Academic and practitioner paper section

Peter M. Allen
Cranfield University, ENG

In this new journal our aim is to bring together academics, practitioners and also articles with news and items of general interest. This is because we recognize that in a complex world, where structures, organizations, people and their intentions evolve and change over time, then knowledge is no longer what we thought it was. We find that knowledge and ignorance trace out a delicate dance which involves the abandonment and the birth of some knowledge, possibly requiring new terms and concepts, and inhabiting some new dimensions. This fundamental creativity is not what traditional science could deal with, nor what it prepared us for, and so we must move into new territory in which continual learning and experiments occur, as actions lead on to emergent strategies and intentions. We are fundamentally in the domain of open systems interacting with their environments, and indeed participating in a coevolutionary process of mutually exploring transformations.

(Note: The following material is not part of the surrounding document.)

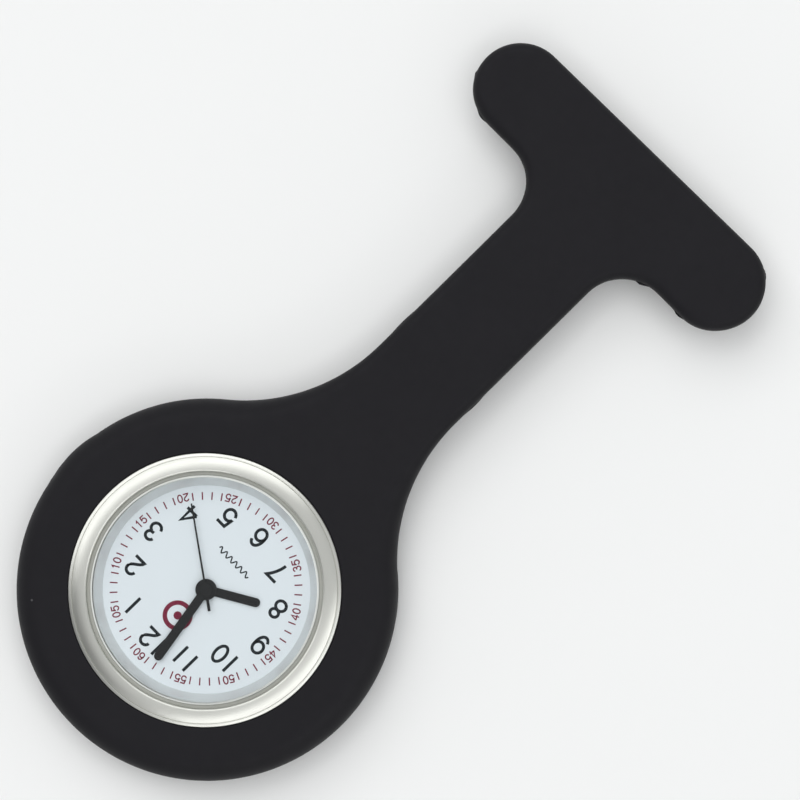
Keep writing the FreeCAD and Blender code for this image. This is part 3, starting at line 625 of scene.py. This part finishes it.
def settled(p):
    """Where a point of the straight outline lies once the bar leans and the strap bows."""
    lean = BAR_LEAN * smooth_step((p[1] - LEAN_FROM) / (LEAN_TO - LEAN_FROM))
    bow = min(1.0, max(0.0, (p[1] - BOW_FROM) / (BOW_TO - BOW_FROM)))
    x = p[0] * math.cos(lean) - (p[1] - BAR_Y) * math.sin(lean) + STRAP_BOW * math.sin(math.pi * bow)
    return (x, BAR_Y + p[0] * math.sin(lean) + (p[1] - BAR_Y) * math.cos(lean))


def edge_loops(bm, straight, points, shares):
    """Loops from the front face's rim over the rounded edge and the parting line to the back."""
    normals = outward(points)
    front = [STRAP_EDGE + (HEAD_EDGE - STRAP_EDGE) * (1 - smooth_step(s)) for s in shares]
    back = [STRAP_EDGE * smooth_step(s / 0.55) for s in shares]

    def loop(insets, heights):
        drawn = [(p[0] - n.x * d, p[1] - n.y * d) for p, n, d in zip(points, normals, insets)]
        return ring_of(bm, drawn, list(heights))

    loops = [loop([f + FACE_MARGIN for f in front], [HOLDER_TOP] * len(points))]
    for x, y in quarter(1):
        loops.append(loop([f * (1 - x) for f in front], [HOLDER_TOP - f * (1 - y) for f in front]))
    parting = [(HOLDER_TOP - f + STRAP_BACK + b) / 2 for f, b in zip(front, back)]
    still = [0.0] * len(points)
    loops.append(loop(still, [z + FLASH_T for z in parting]))
    loops.append(loop([-flash_at(p) for p in straight], parting))
    loops.append(loop(still, [z - FLASH_T for z in parting]))
    for x, y in quarter(1):
        loops.append(loop([b * (1 - y) for b in back], [STRAP_BACK + b * (1 - x) for b in back]))
    loops.append(loop([b + min(b, FACE_MARGIN) for b in back], [STRAP_BACK] * len(points)))
    return loops


def head_wall(bm, outline, top):
    """The head's side below the strap's back, rounded into the head's own back."""
    normals = outward(outline)
    wall = [top]
    for x, y in quarter(1):
        inset = HEAD_BACK_EDGE * (1 - y)
        wall.append(ring_of(bm, drawn_in(outline, normals, inset), HEAD_BACK + HEAD_BACK_EDGE * (1 - x)))
    inset = HEAD_BACK_EDGE + FACE_MARGIN
    wall.append(ring_of(bm, drawn_in(outline, normals, inset), HEAD_BACK))
    skin(bm, wall)
    return wall


def case_cavity(bm):
    """The stepped cavity for the case, from the front lip to the back mouth."""
    lip = 0.2
    mouth = BACK_R + 0.1
    mouth_z = 0.75
    profile = [(BEZEL_BORE + lip + FACE_MARGIN, HOLDER_TOP)]
    profile += oval(BEZEL_BORE + lip, HOLDER_TOP - lip, lip, lip, 90, 180, 18)
    profile += [(BEZEL_BORE, BEZEL_LOW - 0.05), (CASE_BORE, BEZEL_LOW - 0.05)]
    profile += [(CASE_BORE, mouth_z), (mouth, mouth_z)]
    profile += oval(mouth + lip, HEAD_BACK + lip, lip, lip, 180, 270, 18)
    profile.append((mouth + lip + FACE_MARGIN, HEAD_BACK))
    rings = [ring_of(bm, arc((0, 0), r, 0, 360, 2)[:-1], z) for r, z in profile]
    skin(bm, rings)
    return rings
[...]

The difference between the “academic” and “practitioner” papers is simply that we expect the former to be nested in some particular literature, and to advance the understanding, or limits to understanding of that particular domain. The insights may or may not be seen as immediately useful, as we are not faced here with needing to give a response to the “so what?” question. Rather we are interested in the behavior and surprising possibilities that complex social and organizational systems are capable of and in the way that we can understand and perhaps deal with them. We take from science the idea that we are interested in knowing more, for its own sake, but do not expect knowledge to be cumulative as it was in the “simple” sciences nor that we shall see the utility of some new phenomenon. For the practitioners, we are interested in their reporting of experiments, in the implementation in reality of some ideas or suggestions, and in the noting of phenomena that do not seem readily explicable.

By bringing together academic and practitioner papers, and also by having papers reviewed by both types of referee, then we hope to avoid pointless “academic” speculation on the one hand, and uninteresting but practical description on the other. The papers here cover a wide range of issues, from interdisciplinarity, cognition, networking and organizationally change, and give us an excellent start for this first issue of the new journal.